Ich hoffe jemand hat eine Idee. Wenn weitere Informationen notwendig sein sollten liefere ich die gerne nach.

P.s. Das ist nicht mein eigenes Projekt...

Dank im voraus und Grüße
starr


----------



## HLX (10. Sep 2008)

HttpSessions sind immer auf einen ServletContext, also auf eine Anwendung bezogen. Wenn du also die Anwendung wechselst und erstmalig betritts, wird innerhalb dessen ServletContext keine HttpSession zu deiner JSessionId gefunden und somit eine neue Session angelegt. Die Übertragung von Sessionobjekten zwischen Anwendungen macht keinen Sinn, da die Session oft anwendungsspezifische Daten hält, welche von einer anderen Anwendung nicht erkannt werden können.

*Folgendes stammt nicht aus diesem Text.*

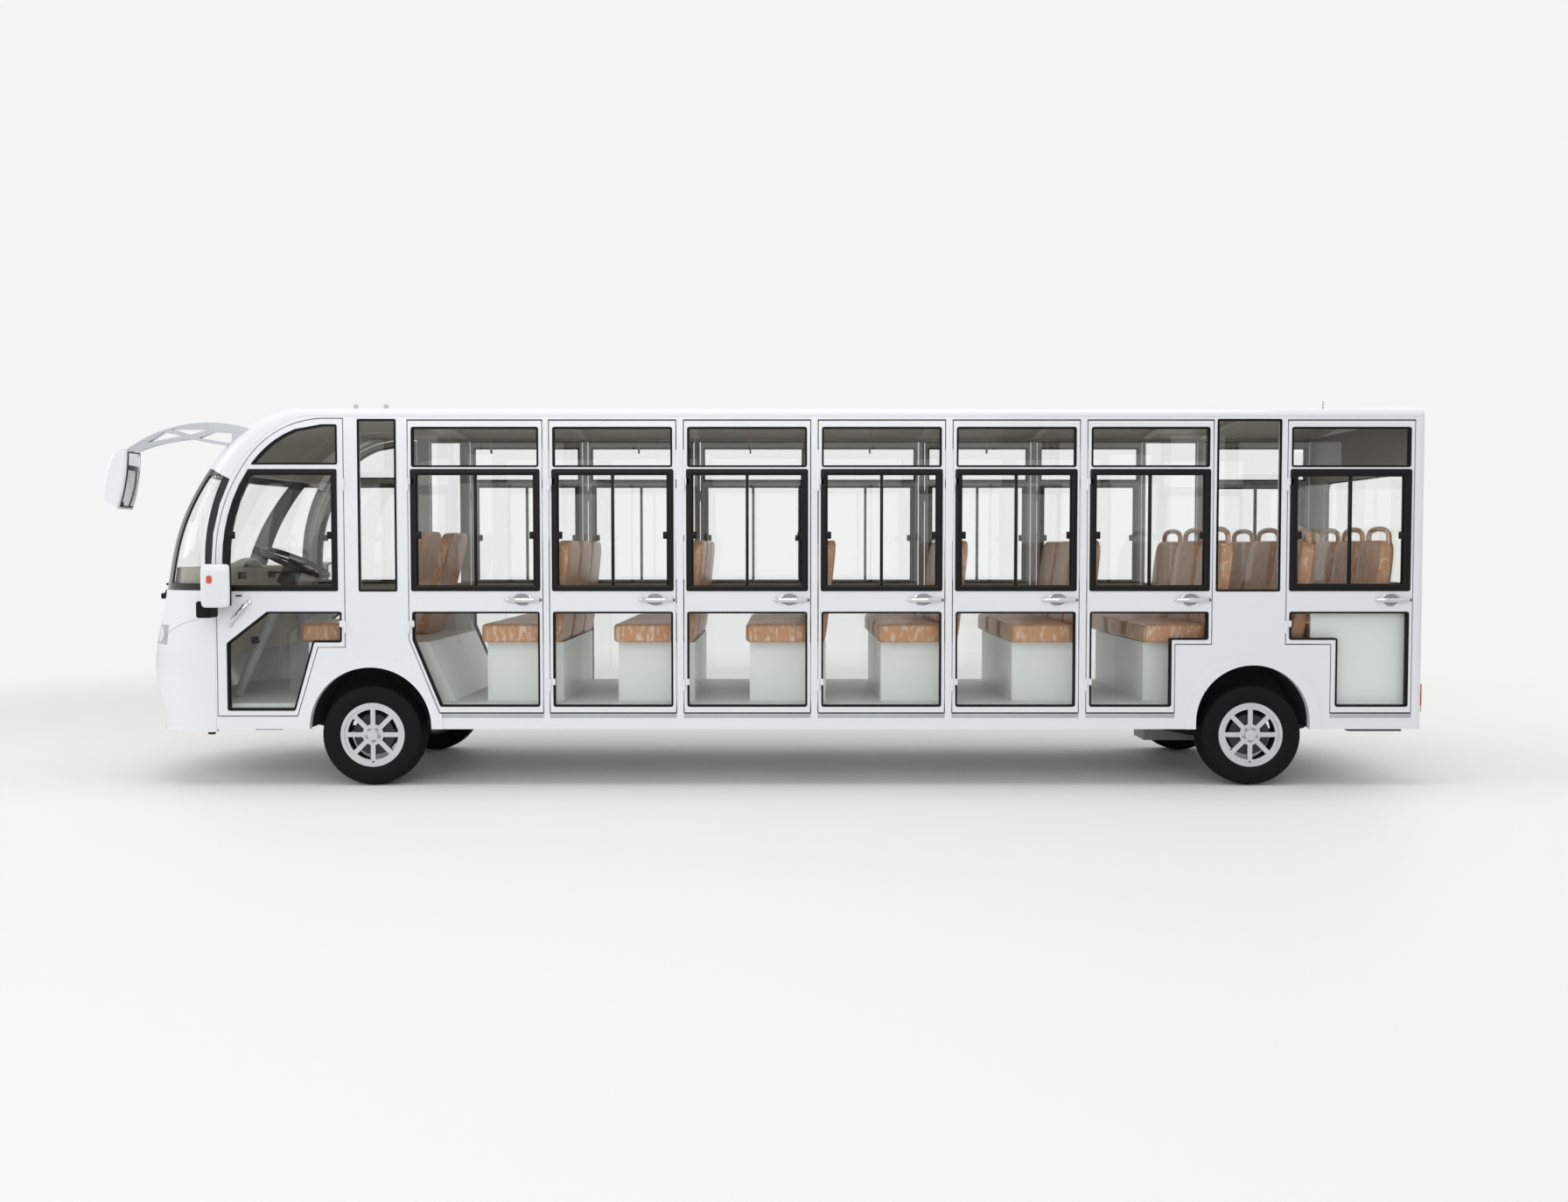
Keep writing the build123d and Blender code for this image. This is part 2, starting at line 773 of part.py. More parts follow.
# chassis: two box rails and cross members under the floor, with a lashing block at the end of each rail
rail_top = floor_top_z - floor_thick
rail_low = rail_top - rail_height
rail_in, rail_out = rail_y - rail_width / 2, rail_y + rail_width / 2
chassis = block(rail_front_x + lashing_block + fit_gap, rail_rear_x - lashing_block - fit_gap, rail_in, rail_out, rail_low, rail_top)
chassis += other_side(chassis)
outrigger_half = half_width - wall - floor_side_gap
member_places = [rail_front_x + 2 * cross_member_depth, -spring_half_length - cross_member_depth, spring_half_length + cross_member_depth]
bay = (wheelbase - 2 * spring_half_length) / 4
member_places += [spring_half_length + bay * share for share in (1, 2, 3)]
member_places += [wheelbase - spring_half_length - cross_member_depth, wheelbase + spring_half_length + cross_member_depth]
for place in member_places:
    half = rail_y + rail_width if place < -spring_half_length - cross_member_depth else outrigger_half
    chassis += block(place - cross_member_depth / 2, place + cross_member_depth / 2, -half, half, rail_top - rail_height / 2, rail_top)
save("chassis_frame", chassis)
lashing_blocks = []
for low_x in (rail_front_x, rail_rear_x - lashing_block):
    end_block = block(low_x, low_x + lashing_block, rail_in, rail_out, rail_low, rail_top)
    bore = Pos(low_x + lashing_block / 2, rail_y, rail_low + lashing_depth / 2) * Cylinder(lashing_radius, lashing_depth)
    lashing_blocks.append(end_block - bore)
save("lashing_blocks", both_sides(loose(lashing_blocks)))


# leaf springs: one bowed pack each, with its eyes hung from the rail
def spring(axle_x, seat_z):
    """Arc through both ends and the seat, given its thickness upward, and a hanger at each end."""
    half = spring_half_length
    end_z = seat_z + spring_rise
    top_z = rail_low
    lower = ThreePointArc((axle_x - half, 0, end_z), (axle_x, 0, seat_z), (axle_x + half, 0, end_z))
    upper = ThreePointArc(
        (axle_x + half, 0, end_z + spring_thick),
        (axle_x, 0, seat_z + spring_thick),
        (axle_x - half, 0, end_z + spring_thick),
    )
    ends = [
        Line((axle_x + half, 0, end_z), (axle_x + half, 0, end_z + spring_thick)),
        Line((axle_x - half, 0, end_z + spring_thick), (axle_x - half, 0, end_z)),
    ]
    pack = slab(make_face([lower, upper, *ends]), rail_y - spring_width / 2, rail_y + spring_width / 2)
    for end in (-1, 1):
        x = axle_x + end * (half - spring_hanger / 2)
        pack += block(
            x - spring_hanger / 2,
            x + spring_hanger / 2,
            rail_y - spring_width / 2,
            rail_y + spring_width / 2,
            end_z,
            top_z,
        )
    return pack


front_spring_z = rail_low - spring_rise - spring_thick - backplate_thick
rear_spring_z = tyre_radius - axle_tube_radius - spring_thick - fit_gap
beam_high = front_spring_z - fit_gap
springs = [spring(0, front_spring_z), spring(wheelbase, rear_spring_z)]
save("leaf_springs", both_sides(loose(springs)))

# front axle: a beam dropped between two kingpin bosses
boss_low = tyre_radius - kingpin_boss_height / 2
riser_y = kingpin_y - beam_riser_in
link_low = tyre_radius - link_height / 2
beam = block(-beam_depth / 2, beam_depth / 2, -riser_y, riser_y, beam_high - beam_height, beam_high)
for sign in (-1, 1):
    low_y, high_y = sorted((sign * riser_y, sign * (riser_y - beam_height)))
    beam += block(-beam_depth / 2, beam_depth / 2, low_y, high_y, beam_high - beam_height, link_low + link_height)
    low_y, high_y = sorted((sign * riser_y, sign * kingpin_y))
    beam += block(-kingpin_boss_radius / 2, kingpin_boss_radius / 2, low_y, high_y, link_low, link_low + link_height)
    beam += Pos(0, sign * kingpin_y, tyre_radius) * Cylinder(kingpin_boss_radius, kingpin_boss_height)
    beam -= Pos(0, sign * kingpin_y, tyre_radius) * Cylinder(kingpin_radius + fit_gap, kingpin_boss_height + cut_over)
save("front_axle", beam)

# knuckle: pin through the boss, two ears, a back plate and the wheel's spindle
spindle_out = wheel_centre_y + rim_half_width - spindle_end_gap
plate_y = kingpin_y + kingpin_boss_radius + 2 * backplate_thick
ear_low = boss_low - fit_gap - yoke_thick
ear_high = boss_low + kingpin_boss_height + fit_gap
knuckle = Pos(0, -kingpin_y, tyre_radius) * Cylinder(kingpin_radius, kingpin_boss_height + 2 * yoke_thick)
for low in (ear_low, ear_high):
    ear = Pos(0, -kingpin_y, low + yoke_thick / 2) * Cylinder(kingpin_boss_radius, yoke_thick)
    ear += block(-kingpin_boss_radius, kingpin_boss_radius, -plate_y, -kingpin_y, low, low + yoke_thick)
    knuckle += ear
knuckle += along_y(drum_radius + backplate_thick, -plate_y - backplate_thick, -plate_y, 0, tyre_radius)
knuckle += along_y(spindle_radius, -spindle_out, -plate_y, 0, tyre_radius)
save("knuckle_left", knuckle)
save("knuckle_right", other_side(knuckle))

# rear axle: housing with the differential, back plates and spindles
axle = along_y(axle_tube_radius, -plate_y, plate_y, wheelbase, tyre_radius)
axle += Pos(wheelbase, 0, tyre_radius) * Rot(90, 0, 0) * Cylinder(diff_radius, 2 * diff_half_width)
for sign in (-1, 1):
    inner_y, outer_y = sorted((sign * plate_y, sign * (plate_y + backplate_thick)))
    axle += along_y(drum_radius + backplate_thick, inner_y, outer_y, wheelbase, tyre_radius)
    inner_y, outer_y = sorted((sign * plate_y, sign * spindle_out))
    axle += along_y(spindle_radius, inner_y, outer_y, wheelbase, tyre_radius)
save("rear_axle", axle)
motor_rear_x = wheelbase - diff_radius - fit_gap
motor = block(motor_rear_x - motor_length, motor_rear_x, -motor_size / 2, motor_size / 2, tyre_radius - motor_size / 2, tyre_radius + motor_size / 2)
motor &= block(motor_rear_x - motor_length, motor_rear_x, -far, far, skirt_z - motor_size, rail_top - rail_height / 2 - fit_gap)
save("drive_motor", motor)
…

Die Lösung deines Problems ist die Übertragung aller relevanten Informationen per Requestparameter. In der empfangenden Anwendung müssen die Parameter ausgewertet und an die neu erzeugte Session gebunden werden.


----------



## ralf.zahn (10. Sep 2008)

Oder - falls es zu viele Daten sind, dann in einer Nachricht kapseln und per JMS an die Anwendung schicken...?


----------